Legend of the Hawkman (vol. 1) #1-3
Written by Ben Raab
Art by Michael Lark
If it wasn’t for Hawkworld, this would be the gold standard for introductory mini-series with winged superheroes. This series may serve readers interested in the complex history of Hawkman better as it takes a long view of the hero’s career with a new element focused upon in each issue. In addition to making sense of the key elements of Hawkman’s convoluted history, it also offers some truly stunning artwork from Michael Lark, still early in his career. While this story isn’t technically in continuity, it covers the most material in the briefest and most entertaining fashion. You won’t even notice where there are gaps in continuity from the mainstream of DC Comics.
JSA (vol. 1) #22-25
Written by Geoff Johns and David S. Goyer
Art by Rags Morales, Stephen Sadowski, and Michael Bair
One of writer Geoff Johns’ greatest skills is reconstructing the history behind superheroes. That was apparent throughout his run on JSA, especially in this three-part story (and prologue) that returned Hawkman to the team he founded. In addition to carving out a new space for the hero in DC Comics, this story also built connections between his long history and other key characters at DC Comics. There has been no better modern era for Hawkman than when Johns and his collaborators took him under their wing.
Hawkman (vol. 4) #1-6
Written by Geoff Johns and James Robinson
Art by Rags Morales and Michael Bair
Johns’ interest in the character continued in a collaboration with writer James Robinson. Together the two legacy-oriented writers presented Hawkman to a new generation of readers, telling stirring adventures that also reassembled the characters rogues gallery and history. The complete run is collected in two omnibus volumes, but these first six issues offer an excellent introduction to what the run is all about.
Hawkman (vol. 4) #27
Written by Ed Brubaker
Art by Sean Phillips
After Johns and Robinson left, the unbeatable comics team of Ed Brubaker and Sean Phillips crafted a one-shot story that looks at a former life in the Hawkman history. It is steeped in the noir tropes and tones that define this duo’s work, and offers a bold new take on who Hawkman is. By changing the style so dramatically, they present the flexibility of the character and offer a possible explanation as to why no one origin sticks for long. It’s also a great, quick read no matter how interested in Hawkman’s history you might be.

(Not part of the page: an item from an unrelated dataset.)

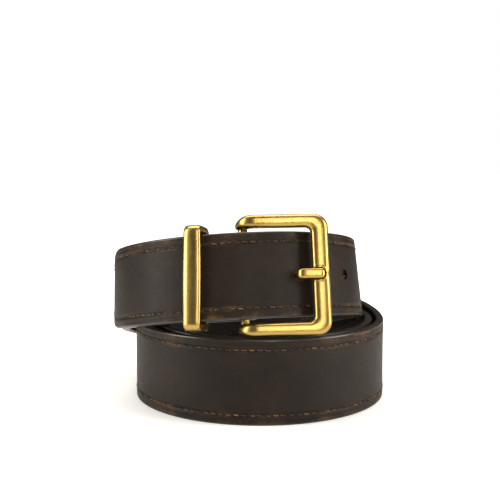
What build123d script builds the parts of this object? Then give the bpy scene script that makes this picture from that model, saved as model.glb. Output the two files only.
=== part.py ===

The Shadow War of Hawkman (vol. 1) #1-4, Hawkman Special (vol. 1) #1
Written by Tony Isabella
Art by Richard Howell and Alfredo Alcala
This often overlooked miniseries provides both a great adventure and look at the rift between Hawkman and his alien, Thanagarian roots. In addition to the war between Hawkman and his native planet, it also pulls in a wide array of DC Comics heroes, exposing Hawkman’s relationships with many key allies. Of the many Hawkman comics from the Bronze Age and earlier, few have aged better than these five issues.
Brightest Day (vol. 1) #0-24
Written by Geoff Johns and Peter Tomasi
Art by Ivan Reis, Joe Prado, Patrick Gleason, and others
While not technically a Hawkman story, his role in this weekly event is a highlight from the past decade, one in which Hawkman has largely been absent or only presented in lackluster comics. Johns return to one of his favorite characters put him at the forefront of this adventure and made the lineage of Hawkworld an important sub-plot. While many ramifications of “Blackest Night” might have been wiped away, this story holds up with great plot threads for many B-list DC Comics characters, including Hawkman.